While 3D Gaussian Splatting (3DGS) achieves real-time photorealistic rendering, its performance degrades significantly when training images contain transient objects that violate multi-view consistency. Existing methods face a circular dependency: accurate transient detection requires a well-reconstructed static scene, while clean reconstruction itself depends on reliable transient masks. We address this challenge with DualSplat, a Failure-to-Prior framework that converts first-pass reconstruction failures into explicit priors for a second reconstruction stage. We observe that transients, which appear in only a subset of views, often manifest as incomplete fragments during conservative initial training. We exploit these failures to construct object-level pseudo-masks by combining photometric residuals, feature mismatches, and SAM2 instance boundaries. These pseudo-masks then guide a clean second-pass 3DGS optimization, while a lightweight MLP refines them online by gradually shifting from prior supervision to self-consistency. Experiments on RobustNeRF and NeRF On-the-go show that DualSplat outperforms existing baselines, demonstrating particularly clear advantages in transient-heavy scenes and transient regions.

Editorial analysis

A structured set of objections, weighed in public.

Desk editor's note, referee report, simulated authors' rebuttal, and a circularity audit. Tearing a paper down is the easy half of reading it; the pith above is the substance, this is the friction.

Referee Report

2 major / 2 minor

Summary. The manuscript proposes DualSplat, a Failure-to-Prior framework for robust 3D Gaussian Splatting that breaks the circular dependency between transient detection and clean reconstruction. A conservative first-pass 3DGS produces incomplete transient fragments; these are converted into object-level pseudo-masks by fusing photometric residuals, feature mismatches, and SAM2 instance boundaries. The pseudo-masks then supervise a second-pass 3DGS optimization while a lightweight MLP refines them online, shifting from prior supervision to self-consistency. Experiments claim outperformance over baselines on RobustNeRF and NeRF On-the-go, with largest gains in transient-heavy scenes.

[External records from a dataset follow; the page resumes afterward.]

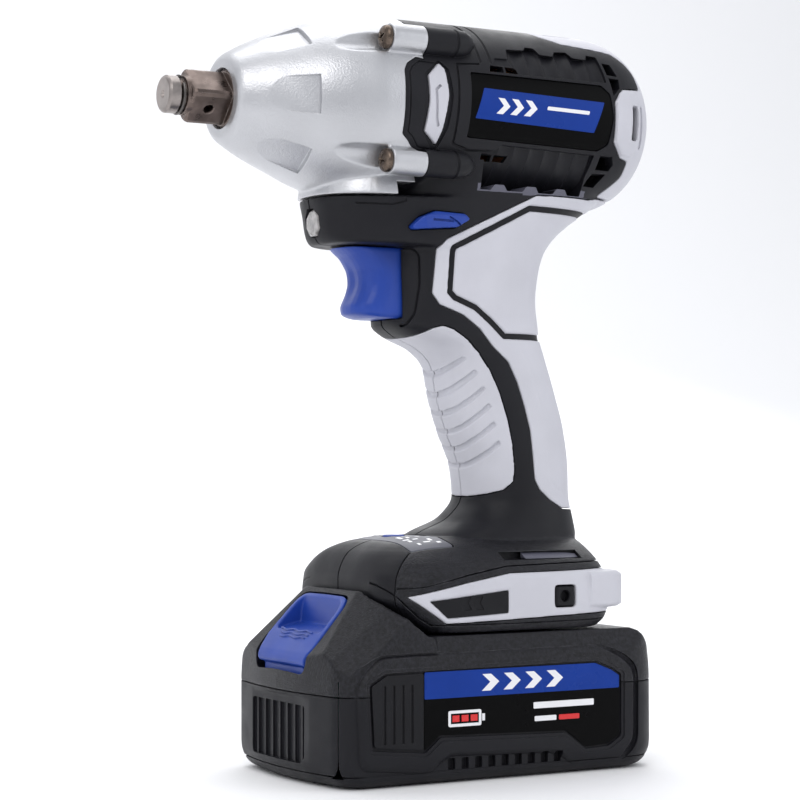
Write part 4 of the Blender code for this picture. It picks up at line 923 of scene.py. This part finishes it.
# ---------------------------------------------------------------- hammer case
def make_case():
    form = turned([(66.5, 0)] + round_profile(CASE, 1.0) + [(8.6, 0)], 128)
    skirt = fine_rows([(183.9, 35.9, 22.4, 2.6), (187, 35.6, 21.6, 2.6), (192, 33, 20, 2.4), (197, 28, 16, 2.2)], 1.0)
    fuse(form, loft([oval(xf, -30, w, z, n, 64) for z, xf, w, n in skirt]))
    for y, z in BOSSES:
        fuse(form, rod((8.0, y, z), (20.6, y, z), 4.5, 40))
    for y, z in BOSSES:
        cut(form, rod((20.7, y, z), (46, y, z), 4.4, 36, r2=5.5, turn=0.1))
    windows = []
    for degrees in (0, 57, -57, 180, 123, 237):
        turn = Matrix.Rotation(math.radians(degrees), 3, "X")
        rings = []
        for x, low, high, half in ((43.4, 22.6, 30, 6.1), (60.5, 17.2, 24, 4.6)):
            rings.append([turn @ Vector((x, low, -half)) + Vector((0, 0, AXIS_Z)), turn @ Vector((x, high, -half)) + Vector((0, 0, AXIS_Z)),
                          turn @ Vector((x, high, half)) + Vector((0, 0, AXIS_Z)), turn @ Vector((x, low, half)) + Vector((0, 0, AXIS_Z))])
        windows.append(loft(rings))
    moulded(form, 0.42, 5)
    for window in windows:
        cut(form, window)
    meet(form, prism(CASE_SIDE, -50, 50))
    fuse(form, turned([(9.6, 22.4), (9.6, 25.8), (1.5, 25.8), (1.5, 22.4)], 48, turn=0.07))
    for side in (1, -1):
        tab = prism(rounded(offset(TAB, GAP), 0.5, 2), 10 * side, 45 * side)
        cut(tab, turned([(-5, 0), (-5, 26.2), (30, 26.2), (30, 0)], 64, turn=0.03))
        cut(form, tab)
    cut(form, turned([(67, 0), (67, 9.9), (66.2, 9.5), (62, 9.5), (62, 12.3), (44.4, 12.3), (44, 19.4), (40, 22), (31, 23.2), (1, 23.2), (1, 0)], 64, turn=0.05))
    for y, z in BOSSES:
        cut(form, rod((0, y, z), (25, y, z), 2.0, 16, turn=0.15))
    return largest_only(form)


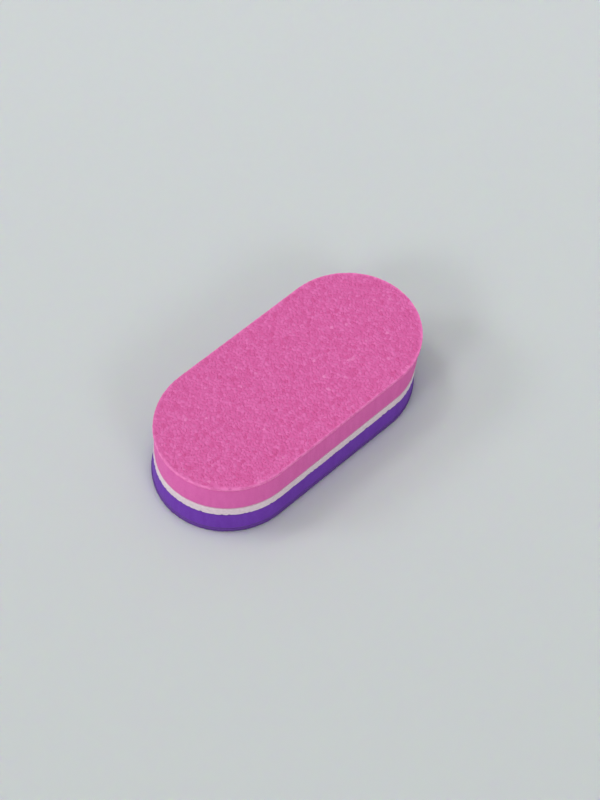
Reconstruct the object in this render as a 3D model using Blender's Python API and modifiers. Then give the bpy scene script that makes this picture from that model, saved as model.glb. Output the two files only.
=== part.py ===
"""Mini nail buffer: a thumb-sized, double-sided sanding block, cut from a glued stack by one die.

From the table up, the stack is a purple abrasive sheet with its grit down, purple foam, a white core
board, pink foam, and a pink abrasive sheet with its grit up. Thin films of glue hold it together.
Every layer is cut to a stadium. The die leaned along the block, so the outline steps toward +X as it
rises. Toward the table it also spreads a little at the sides and draws in a little at the ends.

Units are metres. +X runs along the block, +Y across it and +Z up through the layers. The origin is
on the bottom face, under the middle of the whole block.
"""

import math

import bmesh
import bpy

# The cut that the die makes, measured at the top face
BLOCK_LENGTH = 0.0350
BLOCK_WIDTH = 0.0170
DIE_LEAN = math.radians(7.3)
SIDE_FLARE = math.radians(1.6)
END_TAPER = math.radians(1.0)
ARC_STEPS = 32

# Thickness of each kind of layer
GRIT_COAT_THICKNESS = 0.00025
BACKING_SHEET_THICKNESS = 0.00020
GLUE_FILM_THICKNESS = 0.00010
LOWER_FOAM_THICKNESS = 0.00240
UPPER_FOAM_THICKNESS = 0.00305
CORE_BOARD_THICKNESS = 0.00105

# Clear space between one layer and the next
BOND_GAP = 0.00002

# Foam gives way under the die and springs back behind the stiffer layers, most at mid-height
FOAM_SET_BACK = 0.00005
FOAM_WALL_DIP = 0.00006
FOAM_WALL_STEPS = 6
FOAM_RIM_RADIUS = 0.00014
FOAM_RIM_SEGMENTS = 2

# The glue films are scraped back from the cut
GLUE_SET_BACK = 0.00007

# The board's rims are broken where the die tore it
CORE_RIM_CHAMFER = 0.00006

# Rims are sharper than this, and the facets round the outline's arcs are not
RIM_ANGLE = math.radians(40)


def clear_scene():
    """Empties the scene, so that the script can be run again."""
    for old in list(bpy.data.objects):
        bpy.data.objects.remove(old)
    for old in list(bpy.data.collections):
        bpy.data.collections.remove(old)


def material(name, colour, roughness):
    """A plain non-metal finish."""
    made = bpy.data.materials.new(name)
    made.use_nodes = True
    shader = made.node_tree.nodes["Principled BSDF"]
    shader.inputs["Base Color"].default_value = (*colour, 1.0)
    shader.inputs["Roughness"].default_value = roughness
    shader.inputs["Metallic"].default_value = 0.0
    made.diffuse_color = (*colour, 1.0)
    return made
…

Significance. If the pseudo-masks are shown to be reliable, the approach would provide a practical, largely self-supervised route to handling transients in real-world 3DGS captures without manual masks or heavy external supervision. The inversion of reconstruction failures into explicit priors is conceptually clean and could generalize to other neural rendering pipelines.

major comments (2)
  1. [Abstract] Abstract: the central claim of reliable pseudo-mask construction and consequent second-pass gains rests on the unverified assumption that first-pass residuals and SAM2 boundaries isolate transients. No IoU, precision, or mask-quality metrics against ground-truth transients are reported, leaving open the possibility that view-dependent lighting or inconsistent SAM2 segments produce false positives/negatives that propagate into the second stage.
  2. [Method] Method (pseudo-mask generation and MLP refinement): the fusion step combining photometric residuals, feature mismatches, and SAM2 boundaries is described only at high level. Without an ablation isolating each cue or a quantitative mask evaluation before the second-pass optimization, it is impossible to confirm that the Failure-to-Prior mechanism is load-bearing rather than an artifact of the particular datasets.
minor comments (2)
  1. [Experiments] The manuscript should report error bars, implementation details (learning rates, number of Gaussians, SAM2 prompt strategy), and full ablation tables for both mask quality and final rendering metrics.
  2. Clarify the exact loss terms, architecture, and training schedule of the lightweight MLP; the shift from prior supervision to self-consistency is mentioned but not formalized.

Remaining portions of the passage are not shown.